John Frederick Michell was born on Feb. 9, 1933, in London, graduated from Eton, served in the Royal Navy as a Russian translator and graduated from Cambridge. After trying the real estate business, he immersed himself in the hippie or underground movement and worked for countercultural publications.

He founded a magazine on crop circles, those odd patterns created by the mysterious flattening of crops. He was a leader in fighting the metric system in Britain and the United States, where in 1981 he was the keynote speaker at a gala event in Manhattan called the Foot Ball. He favored traditional measurements like pounds and feet because they came from traditional cultures.
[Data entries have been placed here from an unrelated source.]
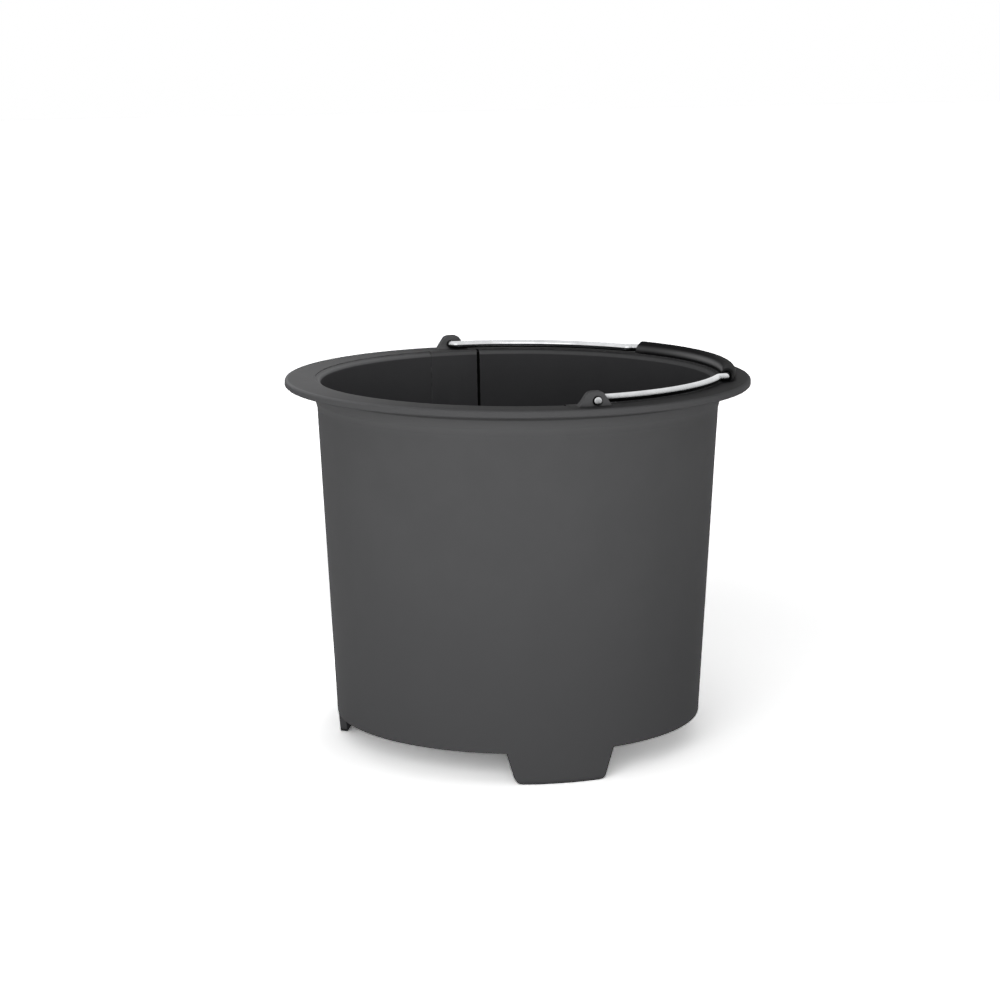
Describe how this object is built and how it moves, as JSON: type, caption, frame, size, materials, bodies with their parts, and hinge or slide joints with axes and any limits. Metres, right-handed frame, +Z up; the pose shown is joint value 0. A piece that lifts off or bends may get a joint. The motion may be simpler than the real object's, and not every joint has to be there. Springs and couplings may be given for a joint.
{
  "type": "food waste composter bucket",
  "caption": "Round lift-out bucket of an electric food waste composter, with a flange, a folding bail, feet, and a bladed agitator driven through the floor.",
  "frame": {"origin": "on the bucket's axis, at the floor that its feet stand on", "axes": "+Z up along the bucket's axis; the bail's hinge line runs along Y, and the folded grip lies towards +X"},
  "size_m": [0.23, 0.23, 0.1906],
  "materials": {
    "shell_coat": "matte",
    "bail_steel": "polished",
    "grip_black": "satin",
    "cast_steel": "satin",
    "turned_steel": "satin",
    "bronze": "satin",
    "seal_rubber": "matte",
    "dark_steel": "satin"
  },
  "bodies": {
    "shell": {"bucket": "shell_coat", "front_wall_bar": "shell_coat", "back_wall_bar": "shell_coat", "ear_screws": "dark_steel", "lower_bush": "bronze", "upper_bush": "bronze", "shaft_seal": "seal_rubber", "upper_thrust_washer": "bronze"},
    "bail": {"bail_wire": "bail_steel", "bail_grip": "grip_black"},
    "agitator": {"drive_shaft": "turned_steel", "lower_agitator": "cast_steel", "lower_spacer": "turned_steel", "middle_blade": "cast_steel", "upper_spacer": "turned_steel", "upper_blade": "cast_steel", "lock_washer": "turned_steel", "dome_nut": "turned_steel", "lower_thrust_washer": "bronze", "retaining_ring": "dark_steel", "drive_coupling": "dark_steel", "coupling_pin": "turned_steel"}
  },
  "joints": [
    {"name": "bail_hinge", "type": "hinge", "parent": "shell", "child": "bail", "pos_m": [0, 0, 0.186], "axis": [0, -1, 0], "range_deg": [0, 177]},
    {"name": "agitator_spin", "type": "hinge", "parent": "shell", "child": "agitator", "pos_m": [0, 0, 0.03], "axis": [0, 0, 1], "continuous": true}
  ]
}
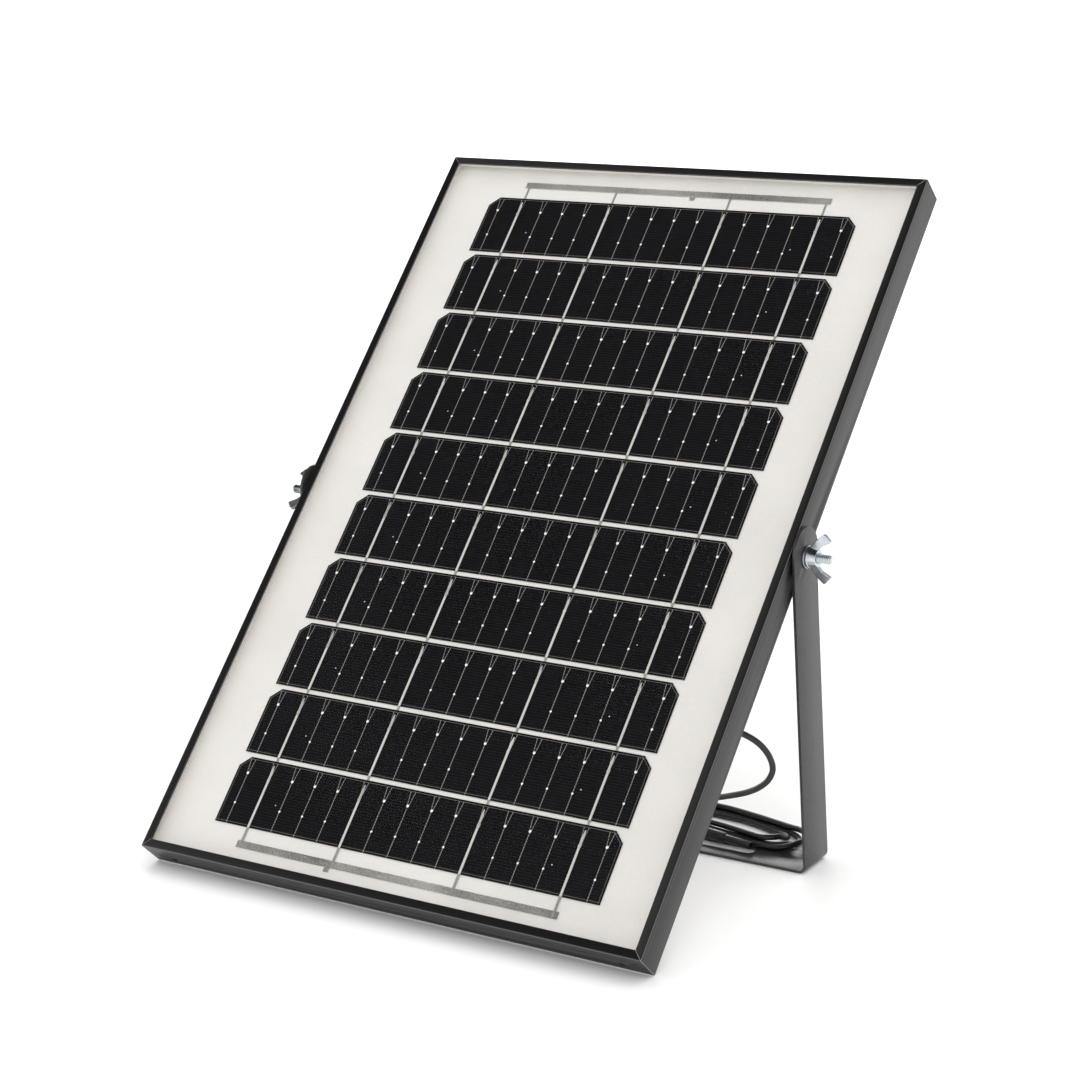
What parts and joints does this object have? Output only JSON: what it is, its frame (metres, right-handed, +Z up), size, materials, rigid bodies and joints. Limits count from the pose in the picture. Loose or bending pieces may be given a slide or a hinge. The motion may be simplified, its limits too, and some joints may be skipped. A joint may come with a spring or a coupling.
{
  "type": "tilting solar panel",
  "caption": "Small framed solar panel that tilts on a U-shaped floor or wall bracket between two wing nuts, with a coiled supply lead.",
  "frame": {"origin": "on the floor under the middle of the panel and bracket, cord left out", "axes": "+Z up, the glass faces -Y and up, +X along the pivot axis to the viewer's right"},
  "size_m": [0.2606, 0.2565, 0.2606],
  "materials": {
    "frame_black": "satin",
    "key_metal": "satin",
    "sealant": "matte",
    "glass": "gloss",
    "encapsulant": "satin",
    "cell": "satin",
    "tinned_copper": "satin",
    "backsheet": "matte",
    "box_plastic": "satin",
    "gasket": "matte",
    "zinc": "satin",
    "brass": "satin",
    "diode_black": "satin",
    "core_red": "gloss",
    "bracket_paint": "satin",
    "washer_black": "satin",
    "cord_pvc": "gloss"
  },
  "bodies": {
    "stand": {"u_bracket": "bracket_paint", "cord_lead": "cord_pvc", "cord_coil": "cord_pvc", "cord_tail": "cord_pvc", "cord_tie": "cord_pvc", "plug_boot": "cord_pvc", "plug_body": "cord_pvc", "plug_socket": "cord_pvc"},
    "panel": {"frame_top": "frame_black", "frame_bottom": "frame_black", "frame_left": "frame_black", "frame_right": "frame_black", "corner_keys": "key_metal", "edge_sealant": "sealant", "solar_glass": "glass", "front_encapsulant": "encapsulant", "cell_01": "cell", "cell_02": "cell", "cell_03": "cell", "cell_04": "cell", "cell_05": "cell", "cell_06": "cell", "cell_07": "cell", "cell_08": "cell", "cell_09": "cell", "cell_10": "cell", "cell_ribbons": "tinned_copper", "top_bus_ribbon": "tinned_copper", "bottom_bus_ribbon": "tinned_copper", "string_leads": "tinned_copper", "back_encapsulant": "encapsulant", "backsheet": "backsheet", "junction_box": "box_plastic", "lid_gasket": "gasket", "junction_box_lid": "box_plastic", "lid_screws": "zinc", "terminals": "brass", "blocking_diode": "diode_black", "core_wires": "core_red", "cable_boot": "box_plastic", "pivot_bolt_left": "zinc", "pivot_bolt_right": "zinc", "friction_washer_left": "washer_black", "friction_washer_right": "washer_black", "wing_washer_left": "zinc", "wing_washer_right": "zinc"},
    "nut_left": {"wing_nut_left": "zinc"},
    "nut_right": {"wing_nut_right": "zinc"}
  },
  "joints": [
    {"name": "panel_tilt", "type": "hinge", "parent": "stand", "child": "panel", "pos_m": [0, 0.00196, 0.12851], "axis": [1, 0, 0], "range_deg": [-114, 36], "deforming": ["cord_lead"]},
    {"name": "nut_right_turn", "type": "hinge", "parent": "panel", "child": "nut_right", "pos_m": [0.1225, 0.00196, 0.12851], "axis": [1, 0, 0], "range_deg": [0, 720]},
    {"name": "nut_left_turn", "type": "hinge", "parent": "panel", "child": "nut_left", "pos_m": [-0.1225, 0.00196, 0.12851], "axis": [-1, 0, 0], "range_deg": [0, 720]}
  ]
}
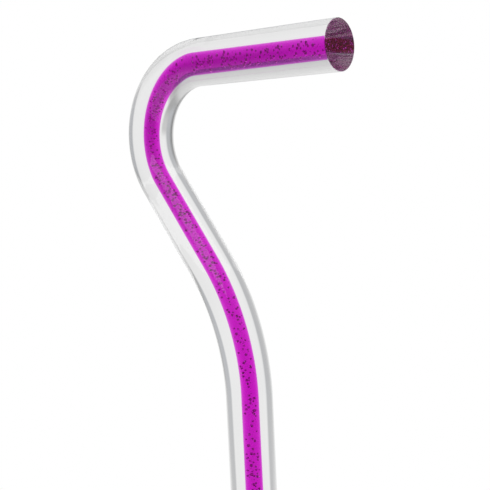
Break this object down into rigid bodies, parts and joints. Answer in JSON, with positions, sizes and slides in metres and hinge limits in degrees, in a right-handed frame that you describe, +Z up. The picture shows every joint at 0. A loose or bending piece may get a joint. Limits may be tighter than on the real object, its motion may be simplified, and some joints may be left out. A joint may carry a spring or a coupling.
{
  "type": "walking cane",
  "caption": "Walking cane with an offset handle: a clear acrylic rod bent to shape around a coloured core bar full of bubbles, standing in a pull-off rubber ferrule.",
  "frame": {"origin": "centre of the ferrule's tread, on the ground", "axes": "+Z up the straight shaft, +X the way the handle's cut end faces; both bends lie in the XZ plane"},
  "size_m": [0.1427, 0.046, 0.9144],
  "materials": {
    "clear_acrylic": "clear cast acrylic, flame polished all along, with a flat polished cut at the handle's end",
    "purple_acrylic": "transparent magenta-purple dyed acrylic with trapped air bubbles",
    "black_rubber": "moulded matt black rubber",
    "washer_steel": "zinc-plated steel, lightly scuffed"
  },
  "bodies": {
    "ferrule": {"rubber_ferrule": "black_rubber", "ferrule_washer": "washer_steel"},
    "cane": {"clear_rod": "clear_acrylic", "purple_core": "purple_acrylic"}
  },
  "joints": [
    {"name": "shaft_lift", "type": "slide", "parent": "ferrule", "child": "cane", "axis": [0, 0, 1], "range_m": [0, 0.06]}
  ]
}
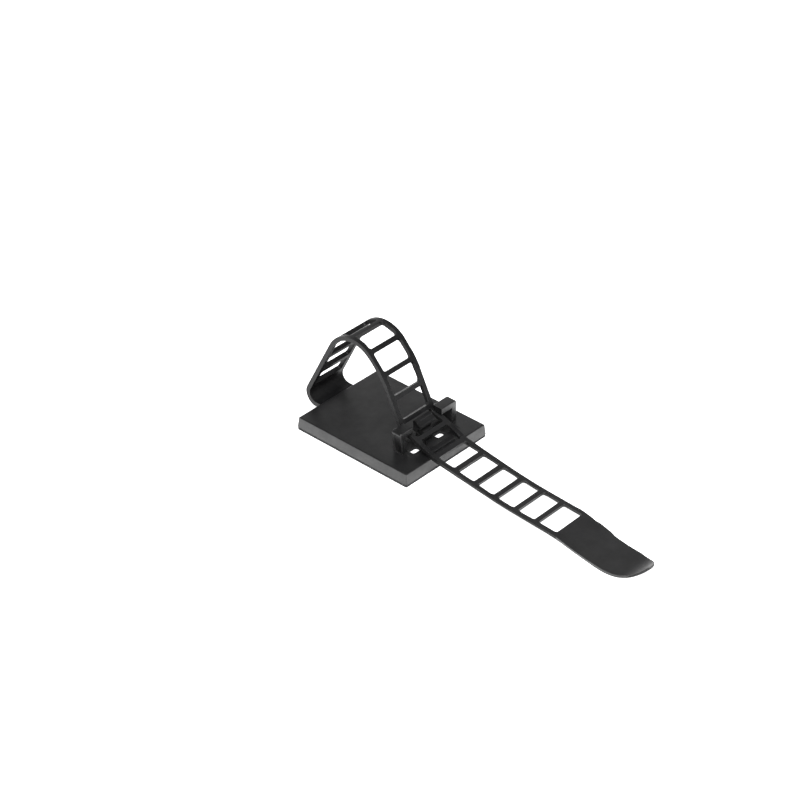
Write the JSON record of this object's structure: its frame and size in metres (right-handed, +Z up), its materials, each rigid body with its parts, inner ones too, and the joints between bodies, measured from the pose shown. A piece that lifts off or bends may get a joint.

His literary output included a 1976 book of Hitler’s pithy sayings, which was not widely reviewed, and “Who Wrote Shakespeare?” (1996), which The Washington Post called “the best overview” of the authorship debate. In 2006, Mr. Michell published “Euphonics: A Poet’s Dictionary of Sounds.” It warned of the ghastly glint of “G” and the seductive slipperiness of “S.”

In an interview on Thursday, Mr. Goodwin, Mr. Michell’s son, said he had been born illegitimately and had not met his father until 1992, when he was 28. They became quite close, Mr. Goodwin said. In addition to his son, Mr. Michell is survived by his brother, Charles, and his sister, Claire Lyon.

Three years ago, Mr. Michell surprised friends and family by marrying Denise Price, the Archdruidess of the Glastonbury Order of Druids, after a courtship of less than a month. Mr. Goodwin said that two months later, “she threw him out.”

In the Observer interview, Mr. Michell summed up his life: “My pursuits are a joke in that the universe is a joke. One has to reflect the universe faithfully.”